_TASK STATEMENT_
Copy out each line below exactly as it appears.
╔══
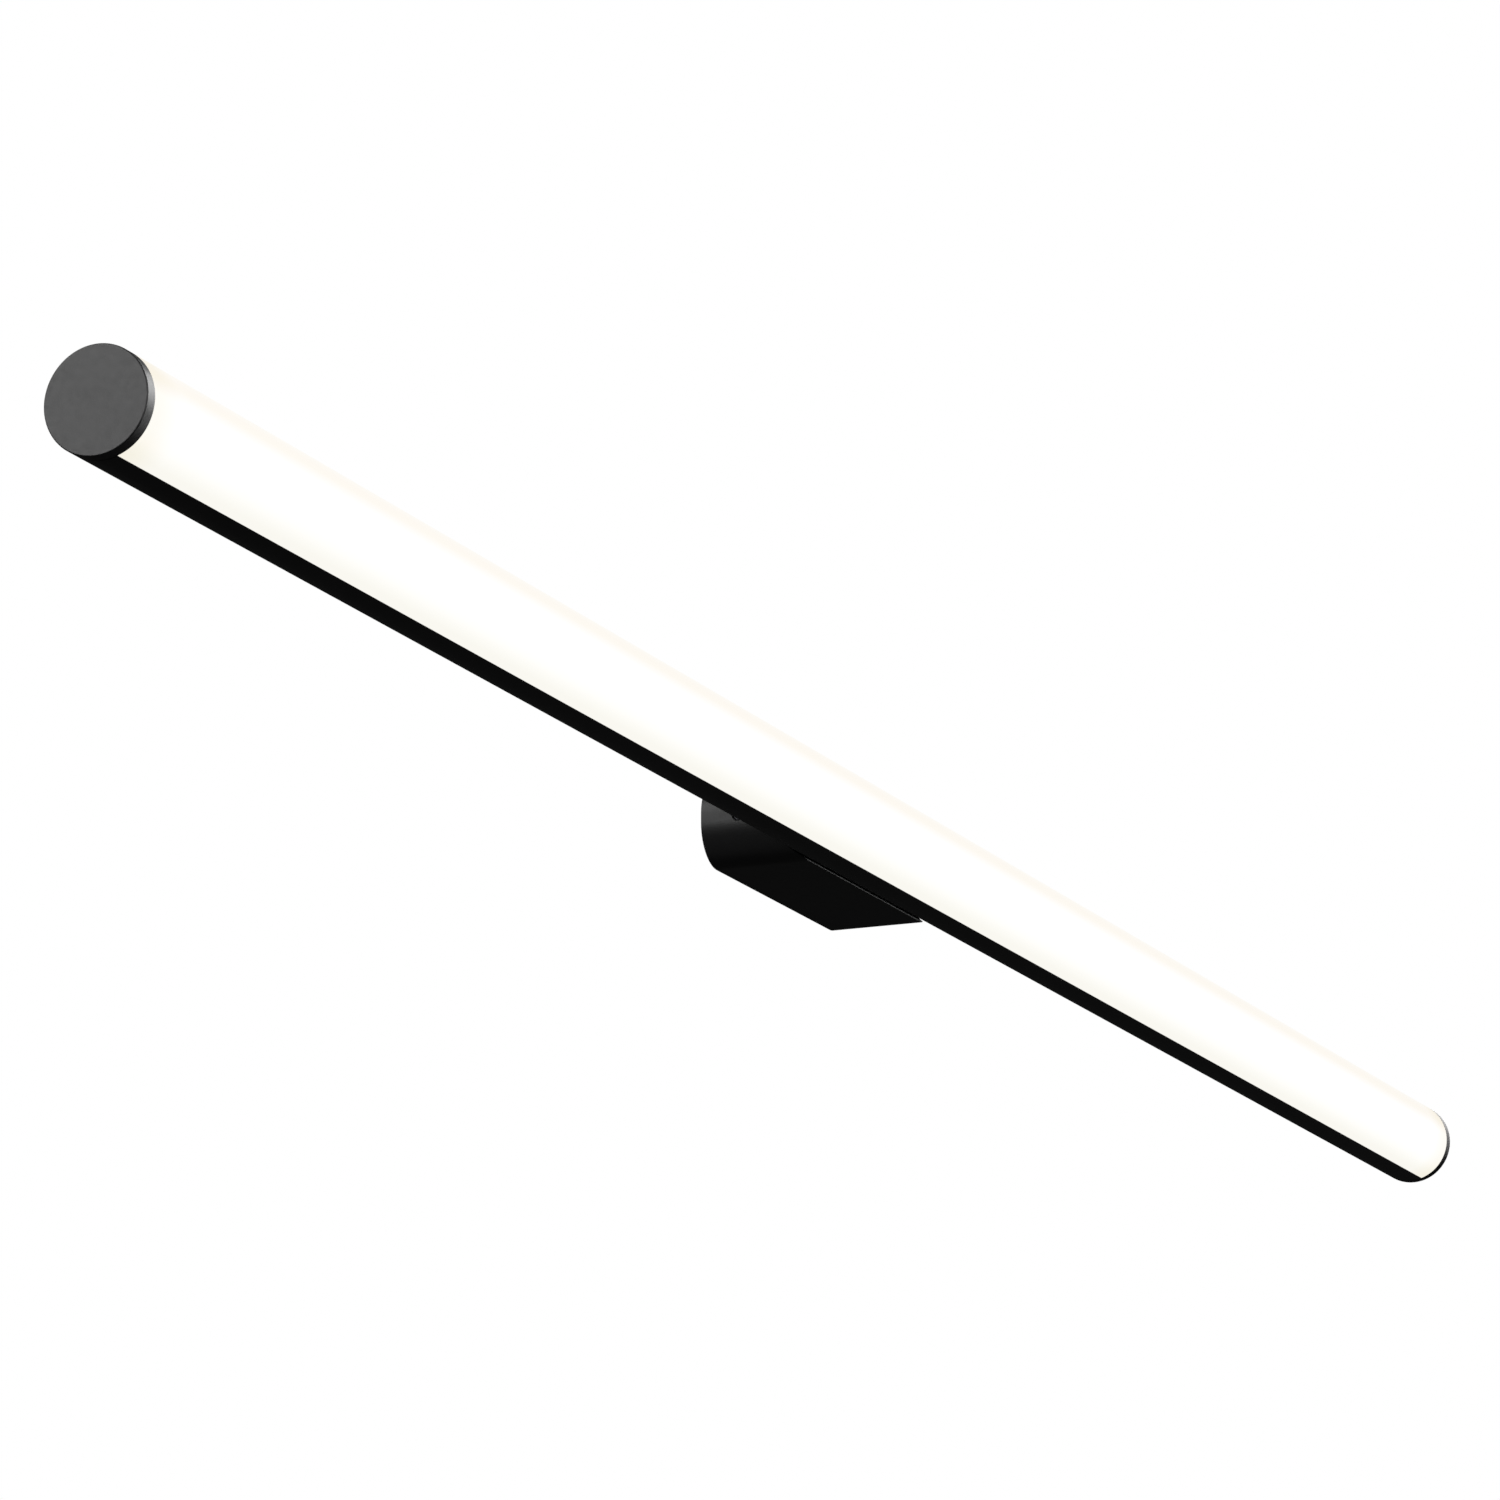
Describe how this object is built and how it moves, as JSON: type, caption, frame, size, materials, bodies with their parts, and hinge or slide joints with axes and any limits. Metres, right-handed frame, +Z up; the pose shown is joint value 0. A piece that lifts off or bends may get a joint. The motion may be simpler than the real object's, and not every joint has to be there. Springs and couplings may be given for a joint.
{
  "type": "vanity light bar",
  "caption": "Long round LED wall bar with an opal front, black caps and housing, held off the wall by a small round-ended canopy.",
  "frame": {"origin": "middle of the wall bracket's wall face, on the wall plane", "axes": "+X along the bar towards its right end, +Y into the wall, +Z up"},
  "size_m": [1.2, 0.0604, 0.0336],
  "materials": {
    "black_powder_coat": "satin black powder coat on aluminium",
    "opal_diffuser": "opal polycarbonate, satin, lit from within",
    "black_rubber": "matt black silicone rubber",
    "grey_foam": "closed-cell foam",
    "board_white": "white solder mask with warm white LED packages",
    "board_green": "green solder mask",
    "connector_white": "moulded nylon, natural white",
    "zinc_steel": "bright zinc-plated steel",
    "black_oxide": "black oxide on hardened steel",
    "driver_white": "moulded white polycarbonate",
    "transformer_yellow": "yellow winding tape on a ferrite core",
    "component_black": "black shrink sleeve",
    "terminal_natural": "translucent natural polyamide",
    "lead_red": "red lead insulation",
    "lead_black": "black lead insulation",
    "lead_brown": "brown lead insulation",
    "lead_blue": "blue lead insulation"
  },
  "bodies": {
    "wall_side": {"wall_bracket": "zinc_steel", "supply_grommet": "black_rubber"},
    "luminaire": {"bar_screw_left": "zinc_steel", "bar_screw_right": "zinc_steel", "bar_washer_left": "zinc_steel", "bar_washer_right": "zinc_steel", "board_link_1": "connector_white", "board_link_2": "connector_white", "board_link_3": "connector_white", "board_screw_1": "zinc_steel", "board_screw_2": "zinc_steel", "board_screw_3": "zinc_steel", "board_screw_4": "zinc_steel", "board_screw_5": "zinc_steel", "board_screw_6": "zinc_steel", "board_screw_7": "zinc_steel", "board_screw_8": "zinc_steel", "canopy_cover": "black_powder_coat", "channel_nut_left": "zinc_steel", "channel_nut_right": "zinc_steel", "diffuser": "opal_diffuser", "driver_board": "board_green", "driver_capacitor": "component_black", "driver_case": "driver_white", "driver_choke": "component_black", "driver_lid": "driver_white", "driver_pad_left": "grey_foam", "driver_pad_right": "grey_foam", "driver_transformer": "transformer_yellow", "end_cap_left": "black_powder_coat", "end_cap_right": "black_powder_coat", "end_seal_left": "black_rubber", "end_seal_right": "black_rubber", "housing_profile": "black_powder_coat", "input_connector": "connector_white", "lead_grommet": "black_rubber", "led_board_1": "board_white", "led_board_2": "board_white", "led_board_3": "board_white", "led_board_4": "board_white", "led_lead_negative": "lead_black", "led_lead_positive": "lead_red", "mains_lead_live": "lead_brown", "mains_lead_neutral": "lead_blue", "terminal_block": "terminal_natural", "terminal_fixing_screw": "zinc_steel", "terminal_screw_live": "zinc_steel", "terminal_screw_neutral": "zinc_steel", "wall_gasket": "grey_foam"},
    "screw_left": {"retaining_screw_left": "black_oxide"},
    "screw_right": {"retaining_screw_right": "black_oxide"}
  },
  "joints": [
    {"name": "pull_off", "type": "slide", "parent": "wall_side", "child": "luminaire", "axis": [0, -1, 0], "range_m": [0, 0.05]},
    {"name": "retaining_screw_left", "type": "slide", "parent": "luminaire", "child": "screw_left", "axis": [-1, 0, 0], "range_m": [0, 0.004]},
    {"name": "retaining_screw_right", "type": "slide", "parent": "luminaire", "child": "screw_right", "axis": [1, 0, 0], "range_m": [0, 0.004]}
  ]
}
╚══
_RIGHT ANSWER_
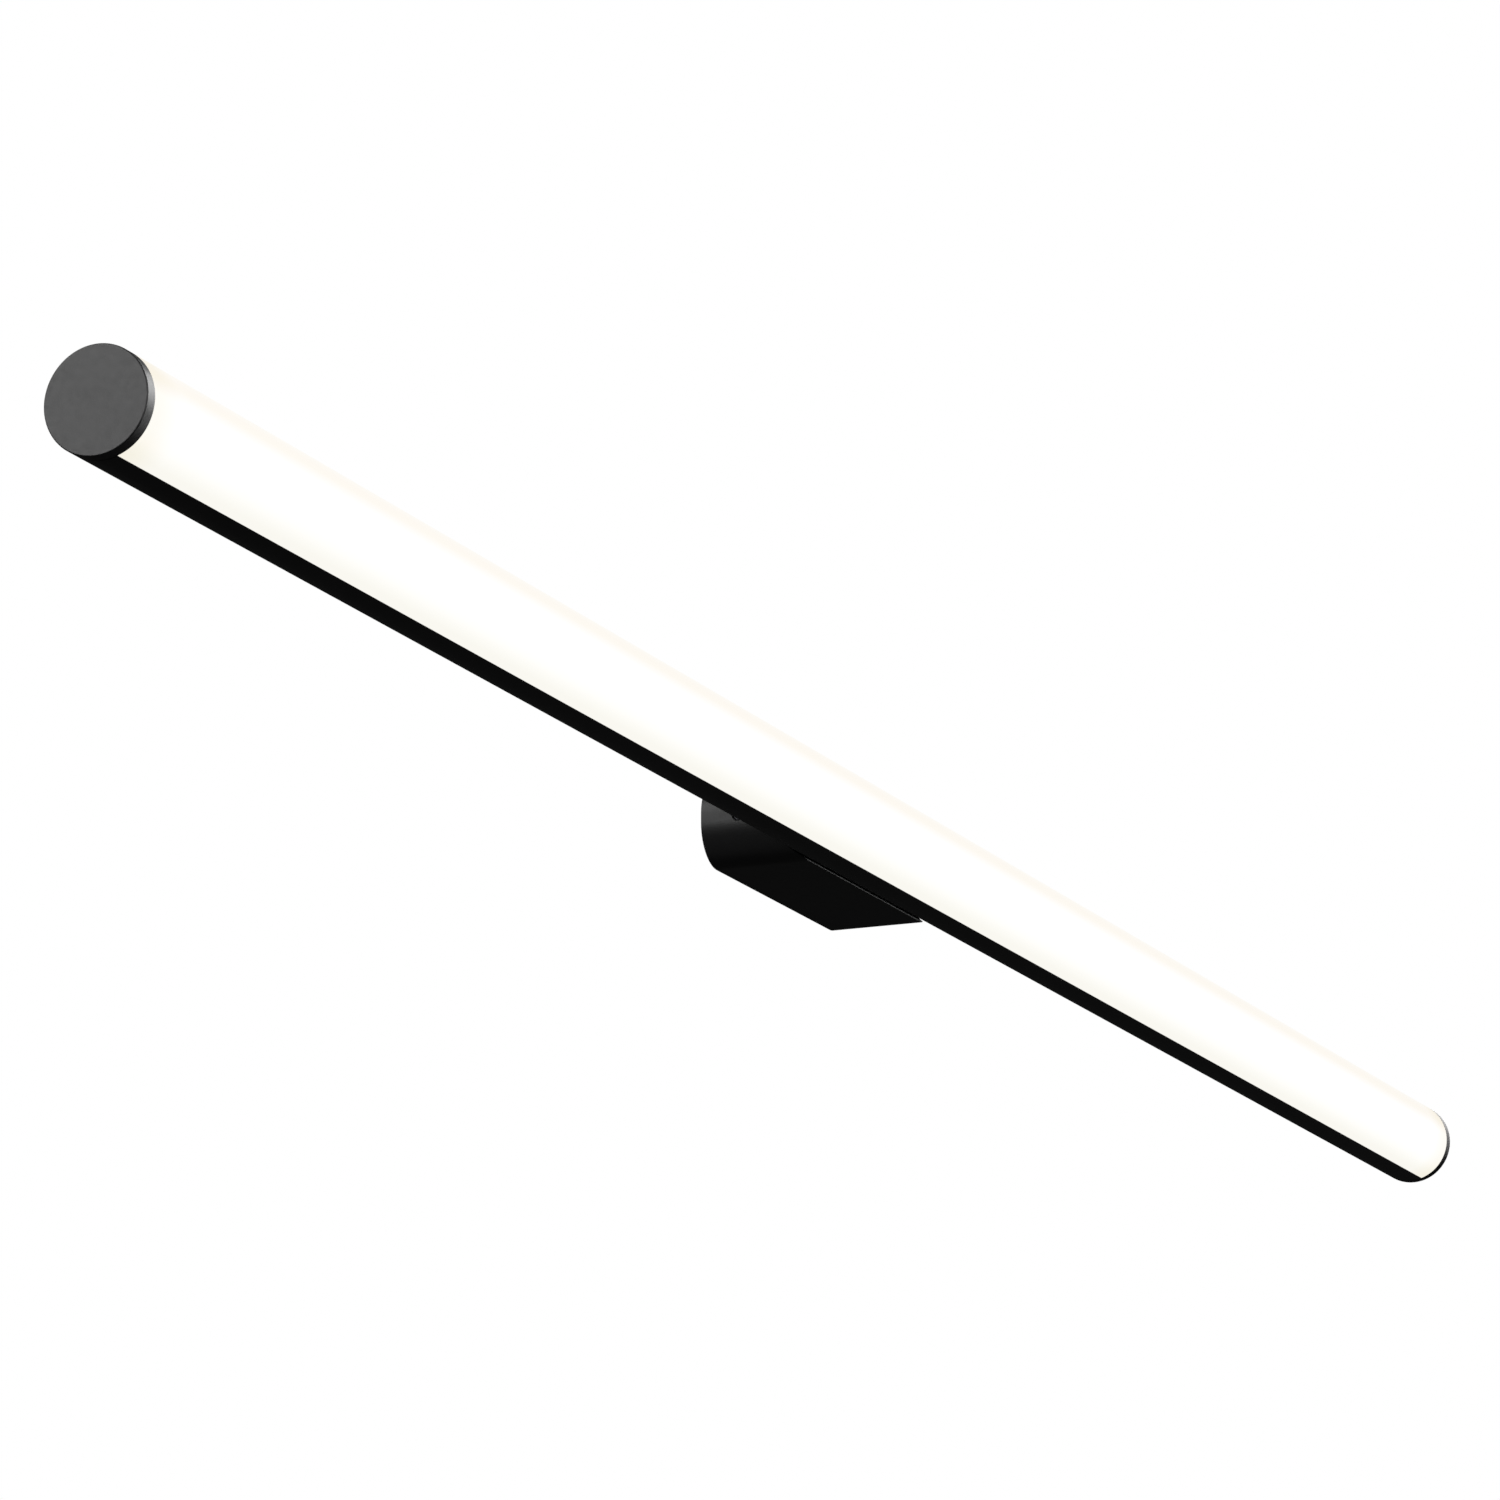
Describe how this object is built and how it moves, as JSON: type, caption, frame, size, materials, bodies with their parts, and hinge or slide joints with axes and any limits. Metres, right-handed frame, +Z up; the pose shown is joint value 0. A piece that lifts off or bends may get a joint. The motion may be simpler than the real object's, and not every joint has to be there. Springs and couplings may be given for a joint.
{
  "type": "vanity light bar",
  "caption": "Long round LED wall bar with an opal front, black caps and housing, held off the wall by a small round-ended canopy.",
  "frame": {"origin": "middle of the wall bracket's wall face, on the wall plane", "axes": "+X along the bar towards its right end, +Y into the wall, +Z up"},
  "size_m": [1.2, 0.0604, 0.0336],
  "materials": {
    "black_powder_coat": "satin black powder coat on aluminium",
    "opal_diffuser": "opal polycarbonate, satin, lit from within",
    "black_rubber": "matt black silicone rubber",
    "grey_foam": "closed-cell foam",
    "board_white": "white solder mask with warm white LED packages",
    "board_green": "green solder mask",
    "connector_white": "moulded nylon, natural white",
    "zinc_steel": "bright zinc-plated steel",
    "black_oxide": "black oxide on hardened steel",
    "driver_white": "moulded white polycarbonate",
    "transformer_yellow": "yellow winding tape on a ferrite core",
    "component_black": "black shrink sleeve",
    "terminal_natural": "translucent natural polyamide",
    "lead_red": "red lead insulation",
    "lead_black": "black lead insulation",
    "lead_brown": "brown lead insulation",
    "lead_blue": "blue lead insulation"
  },
  "bodies": {
    "wall_side": {"wall_bracket": "zinc_steel", "supply_grommet": "black_rubber"},
    "luminaire": {"bar_screw_left": "zinc_steel", "bar_screw_right": "zinc_steel", "bar_washer_left": "zinc_steel", "bar_washer_right": "zinc_steel", "board_link_1": "connector_white", "board_link_2": "connector_white", "board_link_3": "connector_white", "board_screw_1": "zinc_steel", "board_screw_2": "zinc_steel", "board_screw_3": "zinc_steel", "board_screw_4": "zinc_steel", "board_screw_5": "zinc_steel", "board_screw_6": "zinc_steel", "board_screw_7": "zinc_steel", "board_screw_8": "zinc_steel", "canopy_cover": "black_powder_coat", "channel_nut_left": "zinc_steel", "channel_nut_right": "zinc_steel", "diffuser": "opal_diffuser", "driver_board": "board_green", "driver_capacitor": "component_black", "driver_case": "driver_white", "driver_choke": "component_black", "driver_lid": "driver_white", "driver_pad_left": "grey_foam", "driver_pad_right": "grey_foam", "driver_transformer": "transformer_yellow", "end_cap_left": "black_powder_coat", "end_cap_right": "black_powder_coat", "end_seal_left": "black_rubber", "end_seal_right": "black_rubber", "housing_profile": "black_powder_coat", "input_connector": "connector_white", "lead_grommet": "black_rubber", "led_board_1": "board_white", "led_board_2": "board_white", "led_board_3": "board_white", "led_board_4": "board_white", "led_lead_negative": "lead_black", "led_lead_positive": "lead_red", "mains_lead_live": "lead_brown", "mains_lead_neutral": "lead_blue", "terminal_block": "terminal_natural", "terminal_fixing_screw": "zinc_steel", "terminal_screw_live": "zinc_steel", "terminal_screw_neutral": "zinc_steel", "wall_gasket": "grey_foam"},
    "screw_left": {"retaining_screw_left": "black_oxide"},
    "screw_right": {"retaining_screw_right": "black_oxide"}
  },
  "joints": [
    {"name": "pull_off", "type": "slide", "parent": "wall_side", "child": "luminaire", "axis": [0, -1, 0], "range_m": [0, 0.05]},
    {"name": "retaining_screw_left", "type": "slide", "parent": "luminaire", "child": "screw_left", "axis": [-1, 0, 0], "range_m": [0, 0.004]},
    {"name": "retaining_screw_right", "type": "slide", "parent": "luminaire", "child": "screw_right", "axis": [1, 0, 0], "range_m": [0, 0.004]}
  ]
}